(Entries from a dataset)
* * *
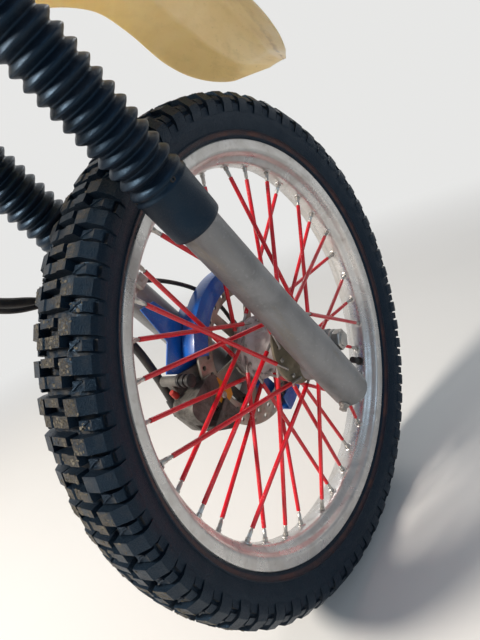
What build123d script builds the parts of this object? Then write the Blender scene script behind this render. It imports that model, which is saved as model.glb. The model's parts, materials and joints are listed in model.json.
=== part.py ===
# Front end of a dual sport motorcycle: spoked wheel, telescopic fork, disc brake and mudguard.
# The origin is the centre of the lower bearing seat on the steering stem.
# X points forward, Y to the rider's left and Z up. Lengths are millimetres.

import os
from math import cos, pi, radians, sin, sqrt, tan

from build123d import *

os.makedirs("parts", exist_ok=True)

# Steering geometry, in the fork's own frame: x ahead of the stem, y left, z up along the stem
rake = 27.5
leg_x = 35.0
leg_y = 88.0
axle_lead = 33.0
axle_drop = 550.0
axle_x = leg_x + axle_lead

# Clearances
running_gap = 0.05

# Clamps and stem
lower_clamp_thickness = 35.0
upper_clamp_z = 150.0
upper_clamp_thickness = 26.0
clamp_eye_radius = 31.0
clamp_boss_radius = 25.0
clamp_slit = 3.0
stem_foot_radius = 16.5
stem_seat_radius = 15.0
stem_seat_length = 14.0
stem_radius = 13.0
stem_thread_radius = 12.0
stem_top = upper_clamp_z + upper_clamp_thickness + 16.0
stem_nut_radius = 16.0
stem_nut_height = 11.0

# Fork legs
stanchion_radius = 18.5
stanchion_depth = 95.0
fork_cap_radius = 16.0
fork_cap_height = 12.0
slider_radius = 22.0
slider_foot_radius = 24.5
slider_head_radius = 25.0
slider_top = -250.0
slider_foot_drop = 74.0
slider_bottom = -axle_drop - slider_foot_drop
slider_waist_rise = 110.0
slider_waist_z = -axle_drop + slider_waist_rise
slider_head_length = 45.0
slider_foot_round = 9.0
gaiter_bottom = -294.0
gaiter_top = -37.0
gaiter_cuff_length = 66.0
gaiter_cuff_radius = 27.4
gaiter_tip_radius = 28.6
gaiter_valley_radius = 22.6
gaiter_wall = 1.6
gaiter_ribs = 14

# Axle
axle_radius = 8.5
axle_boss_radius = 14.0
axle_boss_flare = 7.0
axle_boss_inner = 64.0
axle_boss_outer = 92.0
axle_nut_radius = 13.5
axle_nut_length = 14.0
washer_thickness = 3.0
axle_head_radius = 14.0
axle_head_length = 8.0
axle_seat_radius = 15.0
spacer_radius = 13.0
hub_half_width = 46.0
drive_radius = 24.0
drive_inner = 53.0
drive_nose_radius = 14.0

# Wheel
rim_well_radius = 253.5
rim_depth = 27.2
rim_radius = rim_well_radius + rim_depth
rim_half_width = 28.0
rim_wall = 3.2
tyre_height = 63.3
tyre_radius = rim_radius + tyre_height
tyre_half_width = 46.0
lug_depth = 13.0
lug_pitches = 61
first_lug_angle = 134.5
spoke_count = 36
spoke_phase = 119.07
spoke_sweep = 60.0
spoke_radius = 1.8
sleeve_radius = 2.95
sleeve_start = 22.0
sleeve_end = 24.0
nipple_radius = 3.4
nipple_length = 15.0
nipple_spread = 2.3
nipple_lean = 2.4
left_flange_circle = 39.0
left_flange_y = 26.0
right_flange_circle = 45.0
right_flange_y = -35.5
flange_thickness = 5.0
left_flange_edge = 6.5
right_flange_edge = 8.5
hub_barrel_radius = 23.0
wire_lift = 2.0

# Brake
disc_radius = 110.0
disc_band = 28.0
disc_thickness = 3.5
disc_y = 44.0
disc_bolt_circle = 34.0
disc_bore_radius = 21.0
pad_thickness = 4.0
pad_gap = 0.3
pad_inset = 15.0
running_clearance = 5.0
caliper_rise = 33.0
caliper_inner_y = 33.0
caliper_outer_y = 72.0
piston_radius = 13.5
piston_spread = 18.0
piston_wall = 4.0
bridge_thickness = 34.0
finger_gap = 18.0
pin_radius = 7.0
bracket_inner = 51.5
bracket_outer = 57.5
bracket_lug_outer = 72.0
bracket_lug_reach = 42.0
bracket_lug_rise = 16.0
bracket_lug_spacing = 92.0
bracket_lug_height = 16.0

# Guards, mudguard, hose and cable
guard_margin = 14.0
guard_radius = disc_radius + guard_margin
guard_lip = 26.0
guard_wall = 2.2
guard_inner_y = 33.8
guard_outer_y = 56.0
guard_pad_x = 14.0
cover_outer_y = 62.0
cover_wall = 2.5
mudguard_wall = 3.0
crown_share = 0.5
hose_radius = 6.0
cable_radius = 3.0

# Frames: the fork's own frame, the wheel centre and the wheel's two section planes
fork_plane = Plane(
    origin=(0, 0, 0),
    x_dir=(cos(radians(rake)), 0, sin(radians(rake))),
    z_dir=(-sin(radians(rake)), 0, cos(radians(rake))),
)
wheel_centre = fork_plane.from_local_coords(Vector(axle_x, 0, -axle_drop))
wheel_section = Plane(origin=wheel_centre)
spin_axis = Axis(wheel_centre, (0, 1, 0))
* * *
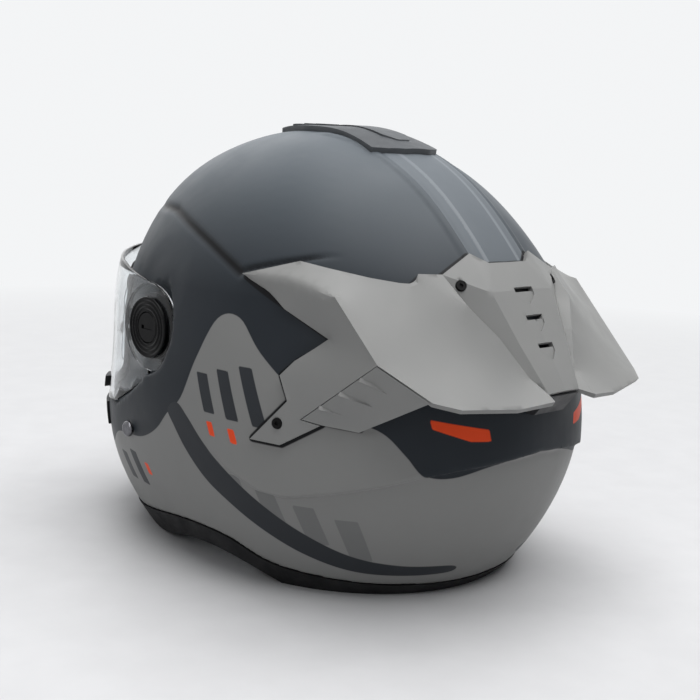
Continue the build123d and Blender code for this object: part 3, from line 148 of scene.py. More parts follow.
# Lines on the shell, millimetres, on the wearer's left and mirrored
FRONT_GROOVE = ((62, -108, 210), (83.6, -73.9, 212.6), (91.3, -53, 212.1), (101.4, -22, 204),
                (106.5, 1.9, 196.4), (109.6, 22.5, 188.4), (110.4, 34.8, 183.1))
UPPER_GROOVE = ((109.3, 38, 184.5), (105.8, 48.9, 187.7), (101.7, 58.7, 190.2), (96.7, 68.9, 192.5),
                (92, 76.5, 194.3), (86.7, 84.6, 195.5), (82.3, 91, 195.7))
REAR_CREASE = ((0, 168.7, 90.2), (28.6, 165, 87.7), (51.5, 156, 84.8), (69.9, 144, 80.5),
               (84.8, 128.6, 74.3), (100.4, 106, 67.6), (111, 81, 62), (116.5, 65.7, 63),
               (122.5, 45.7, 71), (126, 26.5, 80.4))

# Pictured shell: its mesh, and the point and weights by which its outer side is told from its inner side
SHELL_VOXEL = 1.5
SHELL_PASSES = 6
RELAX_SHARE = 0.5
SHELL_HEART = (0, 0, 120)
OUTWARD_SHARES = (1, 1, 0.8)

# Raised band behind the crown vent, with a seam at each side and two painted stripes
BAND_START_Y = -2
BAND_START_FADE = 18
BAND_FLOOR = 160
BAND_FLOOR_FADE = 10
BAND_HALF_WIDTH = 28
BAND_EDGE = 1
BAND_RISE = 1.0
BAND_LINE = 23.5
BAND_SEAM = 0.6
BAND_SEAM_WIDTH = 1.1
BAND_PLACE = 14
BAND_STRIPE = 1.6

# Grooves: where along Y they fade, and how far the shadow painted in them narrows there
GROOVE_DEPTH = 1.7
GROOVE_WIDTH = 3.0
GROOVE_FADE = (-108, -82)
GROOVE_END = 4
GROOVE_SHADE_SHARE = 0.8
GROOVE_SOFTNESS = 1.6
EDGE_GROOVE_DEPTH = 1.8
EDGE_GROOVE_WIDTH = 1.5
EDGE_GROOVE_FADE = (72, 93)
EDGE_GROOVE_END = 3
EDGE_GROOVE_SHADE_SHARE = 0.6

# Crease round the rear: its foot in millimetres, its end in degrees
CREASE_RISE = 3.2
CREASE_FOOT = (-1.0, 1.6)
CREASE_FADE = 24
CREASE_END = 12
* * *
Instructions to follow — Only the lines from the one containing "Continue the build123d" through the one containing "OUTWARD_SHARES = (1, 1, 0.8)" are to be reproduced, exactly as they appear.

Reply —
Continue the build123d and Blender code for this object: part 3, from line 148 of scene.py. More parts follow.
# Lines on the shell, millimetres, on the wearer's left and mirrored
FRONT_GROOVE = ((62, -108, 210), (83.6, -73.9, 212.6), (91.3, -53, 212.1), (101.4, -22, 204),
                (106.5, 1.9, 196.4), (109.6, 22.5, 188.4), (110.4, 34.8, 183.1))
UPPER_GROOVE = ((109.3, 38, 184.5), (105.8, 48.9, 187.7), (101.7, 58.7, 190.2), (96.7, 68.9, 192.5),
                (92, 76.5, 194.3), (86.7, 84.6, 195.5), (82.3, 91, 195.7))
REAR_CREASE = ((0, 168.7, 90.2), (28.6, 165, 87.7), (51.5, 156, 84.8), (69.9, 144, 80.5),
               (84.8, 128.6, 74.3), (100.4, 106, 67.6), (111, 81, 62), (116.5, 65.7, 63),
               (122.5, 45.7, 71), (126, 26.5, 80.4))

# Pictured shell: its mesh, and the point and weights by which its outer side is told from its inner side
SHELL_VOXEL = 1.5
SHELL_PASSES = 6
RELAX_SHARE = 0.5
SHELL_HEART = (0, 0, 120)
OUTWARD_SHARES = (1, 1, 0.8)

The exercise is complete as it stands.